The Koskimo and the Nakomgilisila were traditionally a closely related group of families (namima) of one tribe prior to contact. Both groups have tribal ancestor origin stories for areas around Nels Bight and the mouth of the Strandby River just west of Cape Scott at an ancient village known as Kosaa. The Koskimo moved south to Quatsino Sound during proto-historic times or very early in the maritime fur trade period. The San Josef Bay area was traditionally Quatsino territory with Quatsino origin stories naming San Josef Bay as a place where their ancestors first emerged. By the later 19th century, the Semach Indian Reserve was created in Sea Otter Cove for the Nahwitti tribe who assuredly were using this site due to their connections to the Nakomgilisila tribe.

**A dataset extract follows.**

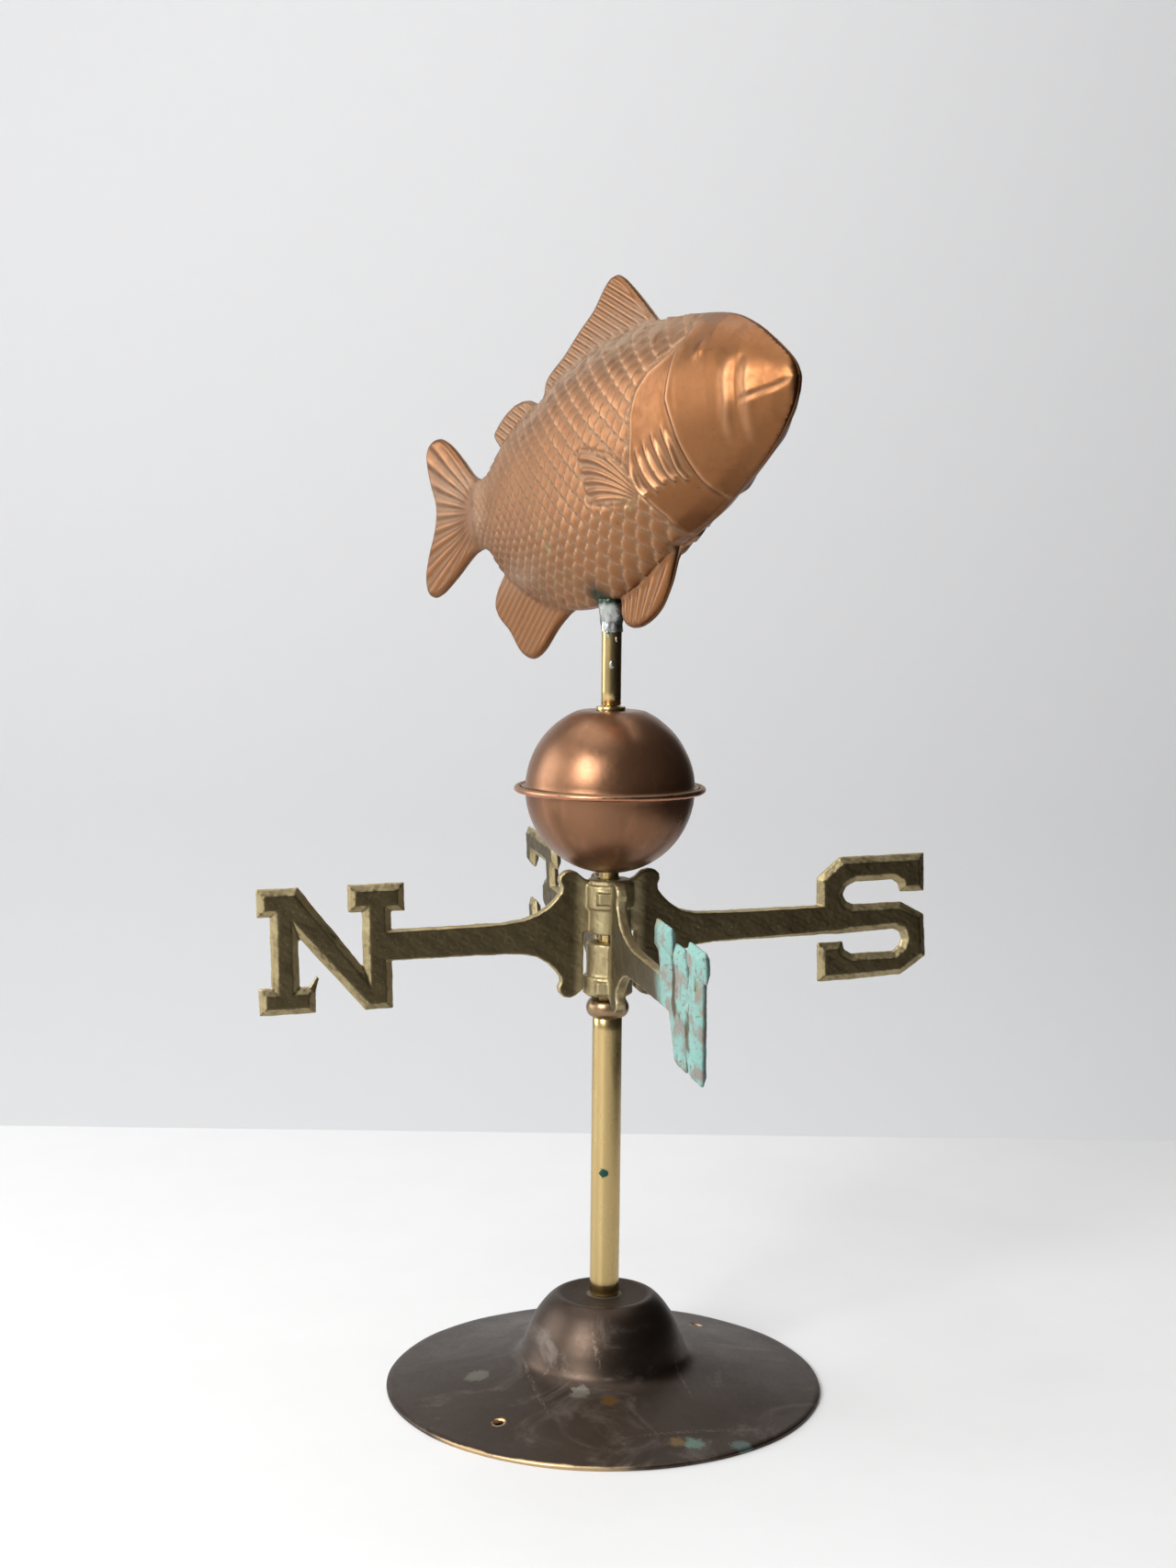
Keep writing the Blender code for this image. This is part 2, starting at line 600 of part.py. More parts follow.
def skin_height(points, distance):
    """How far the outside of one half stands from the middle plane at each point."""
    along, up = points[:, 0], points[:, 1]
    top, bottom = line_height(BACK_LINE, along), line_height(BELLY_LINE, along)
    across = np.clip(np.abs(2 * up - top - bottom) / (top - bottom), 0, 1)
    fullness = np.interp(along, (10, 80), (0.60, 0.88))
    body = line_height(HALF_WIDTHS, along) * (1 - across**2.3) ** fullness
    rounding = 1 - np.clip(distance / FIN_ROUNDING, 0, 1)
    fin = FIN_HALF_THICKNESS * np.sqrt(1 - rounding**2)
    return np.cbrt(body**3 + fin**3)


def grid_inside(outline):
    """Evenly spread points inside the outline, with a closer row along its edge."""
    low, high = np.min(outline, axis=0), np.max(outline, axis=0)
    row_step = FISH_GRID * math.sqrt(3) / 2
    points = []
    for row in range(int((high[1] - low[1]) / row_step) + 1):
        start = low[0] + FISH_GRID * (row % 2) / 2
        count = int((high[0] - start) / FISH_GRID) + 1
        points += [(start + FISH_GRID * column, low[1] + row_step * row) for column in range(count)]
    points = np.array(points)
    distance, inside = edge_distance(points, outline)
    grid = points[inside & (distance > 0.6 * FISH_GRID)]
    edge_row = np.array([tuple(corner) for corner in inset(outline, [2.3] * len(outline))])
    distance, inside = edge_distance(edge_row, outline)
    return np.vstack([grid, edge_row[inside & (distance > 2.1)]])


def add_face_sheet(bm, outline, inner_points, heights, side):
    """Triangulate the outline with its inner points and lift it to the heights."""
    coords = [Vector(point) for point in list(outline) + [tuple(p) for p in inner_points]]
    loop = list(range(len(outline)))
    edges = [(index, (index + 1) % len(loop)) for index in loop]
    flat, _, faces, origins, _, _ = delaunay_2d_cdt(coords, edges, [loop], 1, 1e-5)
    verts = [
        bm.verts.new((point.x, side * heights[origin[0]], point.y)) for point, origin in zip(flat, origins)
    ]
    for face in faces:
        bm.faces.new([verts[index] for index in face])
    placed = {origin[0]: vert for vert, origin in zip(verts, origins)}
    return [placed[index] for index in loop]


def make_fish_half(name, side, finish, parent):
    """One stamped half: an outer skin, an inner skin and the rim that meets the other half."""
    outline = [point for stretch in FISH_STRETCHES for point in smooth_stretch(stretch)]
    inner_outline = [tuple(corner) for corner in inset(outline, [FISH_SHEET] * len(outline))]
    grid = grid_inside(outline)
    distance, _ = edge_distance(grid, outline)
    outer = skin_height(grid, distance)
    rise = np.clip((distance - FISH_SHEET) / FISH_SHEET, 0, 1)
    inner = np.maximum(outer - FISH_SHEET, 0.3) * rise
    seam = GAP / 2
    rim = [seam] * len(outline)
    bm = bmesh.new()
    outer_rim = add_face_sheet(bm, outline, grid, rim + list(outer + seam), side)
    inner_rim = add_face_sheet(bm, inner_outline, grid, rim + list(inner + seam), side)
    for index in range(len(outline)):
        after = (index + 1) % len(outline)
        bm.faces.new((outer_rim[index], outer_rim[after], inner_rim[after], inner_rim[index]))
    return solid(name, bm, finish, parent)


def make_fish(copper, pivot):
    frame = empty("fish_frame", (0, 0, FISH_HEIGHT), pivot)
    frame.rotation_euler = (0, -math.radians(FISH_PITCH), math.radians(FISH_HEADING))
    bpy.context.view_layer.update()
    tube_clearance = VANE_TUBE_RADIUS + 0.4
    solder_clearance = VANE_TUBE_RADIUS + 3.0
    shoulder = SOLDER_TOP + GAP
    slot_outline = [
        (0, 300),
        (solder_clearance, 300),
        (solder_clearance, shoulder),
        (tube_clearance, shoulder),
        (tube_clearance, 332),
        (0, 332),
    ]
    slot = solid("fish_tube_slot", turned(slot_outline, TUBE_STEPS), None)
    for name, side in (("fish_left_half", 1), ("fish_right_half", -1)):
        boolean(make_fish_half(name, side, copper, frame), "DIFFERENCE", slot)


def make_vane_bearing(brass, steel, solder, pivot):
    tube = tube_outline(VANE_TUBE_BORE, VANE_TUBE_RADIUS, VANE_TUBE_FOOT, VANE_TUBE_TOP)
    solid("vane_tube", turned(tube, TUBE_STEPS), brass, pivot)
    ball_middle = PIVOT_TOP + GAP + PIVOT_BALL_RADIUS
    ball = [(0, ball_middle - PIVOT_BALL_RADIUS)]
    ball += arc((0, ball_middle), PIVOT_BALL_RADIUS, -60, 60, 4)
    ball += [(0, ball_middle + PIVOT_BALL_RADIUS)]
    solid("pivot_ball", turned(ball, 12), steel, pivot)
    plug_bottom = ball_middle + PIVOT_BALL_RADIUS + GAP
    shank = VANE_TUBE_BORE - GAP
    cap_bottom = VANE_TUBE_TOP + GAP
    plug = [
        (0, plug_bottom),
        (shank, plug_bottom),
        (shank, cap_bottom),
        (VANE_TUBE_RADIUS, cap_bottom),
        (VANE_TUBE_RADIUS, cap_bottom + 1.4),
        (0, cap_bottom + 2.0),
    ]
    solid("tube_end_plug", turned(plug, 16), brass, pivot)
    inner = VANE_TUBE_RADIUS + GAP
    fillet = [
        (inner, SOLDER_BOTTOM),
        (inner + 0.3, SOLDER_BOTTOM),
        (inner + 0.9, SOLDER_TOP - 3.0),
        (inner + 2.0, SOLDER_TOP - 0.6),
        (inner + 1.6, SOLDER_TOP),
        (inner, SOLDER_TOP),
    ]
    solid("solder_fillet", turned(fillet, TUBE_STEPS), solder, pivot)


# ---------------------------------------------------------------- assembly


def main():
    clear_scene()
    bronze = material("dark_bronze", (0.075, 0.055, 0.045), 0.42)
    brass = material("satin_brass", (0.60, 0.45, 0.20), 0.32)
    dark_brass = material("bead_bronze", (0.30, 0.20, 0.13), 0.35)
    cast_brass = material("cast_brass", (0.30, 0.25, 0.14), 0.55)
    globe_copper = material("globe_copper", (0.36, 0.20, 0.12), 0.38)
    fish_copper = material("fish_copper", (0.48, 0.26, 0.14), 0.45)
    steel = material("steel", (0.50, 0.50, 0.50), 0.40)
    solder = material("solder", (0.62, 0.62, 0.60), 0.35)

    make_foot(bronze)
    make_rod_fastening(steel)
    make_spindle(brass, dark_brass)

    directionals = empty("directionals_axis")
    upper_screw = make_casting(
        "north_south_casting",
        ((LETTER_N, 90), (LETTER_S, -90)),
        height=NORTH_SOUTH_HEIGHT,
        barrel_side=1,
        band=(10.8, 19.6),
        rise=NORTH_SOUTH_TILT,
        lean=0,
        finish=cast_brass,
        parent=directionals,
    )
    lower_screw = make_casting(
        "east_west_casting",
        ((LETTER_W, WEST_HEADING), (LETTER_E, 0)),
        height=EAST_WEST_HEIGHT,
        barrel_side=-1,
        band=(13.8, 20.6),
        rise=EAST_WEST_TILT,
        lean=EAST_WEST_LEAN,
        finish=cast_brass,
        parent=directionals,
    )
    make_set_screw("set_screw_upper", upper_screw, steel, directionals)
    make_set_screw("set_screw_lower", lower_screw, steel, directionals)

    make_globe(globe_copper, brass)

    vane = empty("vane_axis")
    make_vane_bearing(brass, steel, solder, vane)
    make_fish(fish_copper, vane)


main()
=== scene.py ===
"""Looks of the fish weather vane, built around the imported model.

Lengths are in millimetres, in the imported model's own frame: +Z up the spindle, +Y towards
the letter N and +X towards the letter E. MM turns them into Blender's metres.
"""

import math  # noqa: E402

import bmesh  # noqa: E402
import bpy  # noqa: E402
import numpy as np  # noqa: E402
from mathutils import Matrix, Vector  # noqa: E402
from mathutils.geometry import delaunay_2d_cdt  # noqa: E402


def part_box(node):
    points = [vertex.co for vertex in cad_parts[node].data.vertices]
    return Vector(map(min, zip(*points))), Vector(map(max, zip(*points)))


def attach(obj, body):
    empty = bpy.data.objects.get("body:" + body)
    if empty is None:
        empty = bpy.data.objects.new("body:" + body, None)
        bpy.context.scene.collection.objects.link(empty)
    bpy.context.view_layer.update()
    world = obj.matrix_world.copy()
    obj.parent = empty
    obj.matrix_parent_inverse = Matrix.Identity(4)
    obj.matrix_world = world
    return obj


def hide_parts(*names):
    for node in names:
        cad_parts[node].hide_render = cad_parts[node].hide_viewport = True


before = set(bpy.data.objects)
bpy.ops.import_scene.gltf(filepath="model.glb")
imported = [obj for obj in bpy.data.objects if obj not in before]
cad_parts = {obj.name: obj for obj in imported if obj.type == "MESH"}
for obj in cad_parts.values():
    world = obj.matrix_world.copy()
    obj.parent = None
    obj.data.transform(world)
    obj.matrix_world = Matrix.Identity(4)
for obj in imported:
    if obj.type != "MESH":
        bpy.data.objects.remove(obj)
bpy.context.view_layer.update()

MM = 0.001
ROD_BORE = 4.4
FINE_STEPS = 144  # segments round a large turned piece
TUBE_STEPS = 64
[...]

The area was visited by two of the first maritime fur traders, who were among the earliest Western visitors to the Pacific Northwest coast after Captain James Cook. The first maritime fur trading ship captain to visit the coast, James Hanna, traded for sea otter furs at Nootka Sound in 1785 and made a considerable profit. His backers funded a second voyage in 1786, but when Hanna arrived at Nootka Sound he discovered that a second maritime fur trader, James Strange, had already been there and collected most of the sea otter furs available. So Hanna sailed Sea Otter north, in the process finding San Josef Bay. He named it St. Patrick's Bay. This name survives as the name of Mount St. Patrick on the northern shore of the bay. Hanna also gave Sea Otter Cove its present name, after his ship Sea Otter.

James Strange also sailed north from Nootka Sound, finding San Josef Bay as well and naming it Scott's Bay, a name which survives in some nearby place names, such as Cape Scott. By the 1790s, as the maritime fur trade boomed, indigenous peoples of the Pacific Northwest Coast focused the trade to certain places by bringing sea otter furs from a large area to a central trading site. For the San Josef Bay area, which was Kwakwakaʼwakw territory, this trading site was Nahwitti, around Cape Scott on the northernmost coast of Vancouver Island. Nahwitti was under the control of the Kwakwakaʼwakw Tlatlasikwala Nation.

San Josef Bay, and nearby areas like Sea Otter Cove, were prime sea otter habitat. By the early 19th century sea otters had been hunted to local extinction.